A 5x7" postcard with standard bleed is set up as a 5.25x7.25" document. While the image fills the entire area, only the inner 5x7" section is the finished product, and all headlines should remain within the 4.75x6.75" safe zone. Getting these measurements wrong is a primary reason print shops reject files.
Web images don't need these margins since the edges of a digital image are absolute. There is no cutting or physical tolerance involved, so the dimensions you see in the browser are exactly what the user receives.
Starting From a Single High-Resolution Master
The foundation of a professional workflow is starting with the highest quality source possible-high-resolution, RGB, and minimal compression. From this master file, you can derive both web and print variants with precision. While downsizing for digital use is a trivial task, attempting to upsize a web-optimized image for print is often impossible without significant loss of quality.

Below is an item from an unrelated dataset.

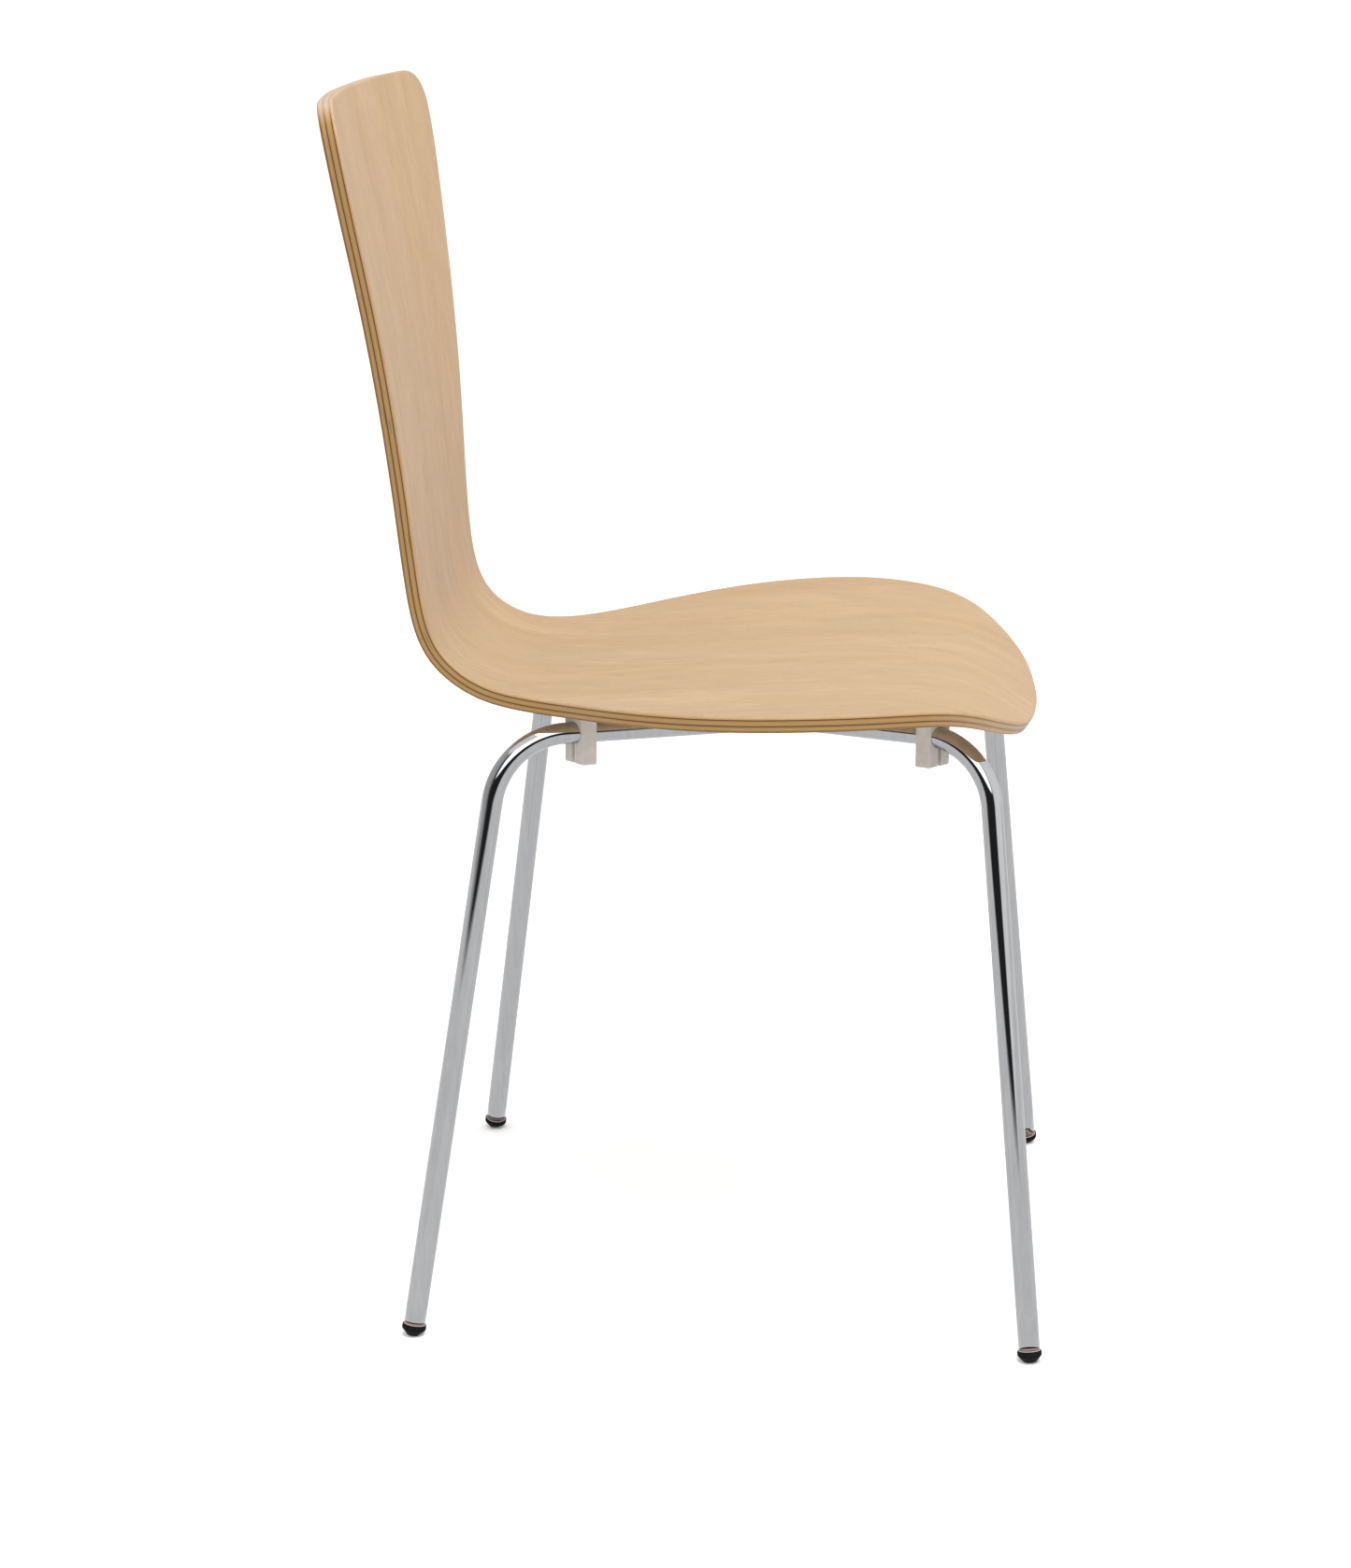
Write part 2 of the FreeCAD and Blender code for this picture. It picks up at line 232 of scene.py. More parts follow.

Maintaining a library of original high-resolution files allows you to automate your output. You should establish specific export presets: one for web using sRGB and appropriate dimensions in WebP or JPEG, and another for print using CMYK or Adobe RGB at full resolution in TIFF or high-quality JPEG. By letting conversion tools handle these mechanical shifts, you ensure consistency across different mediums.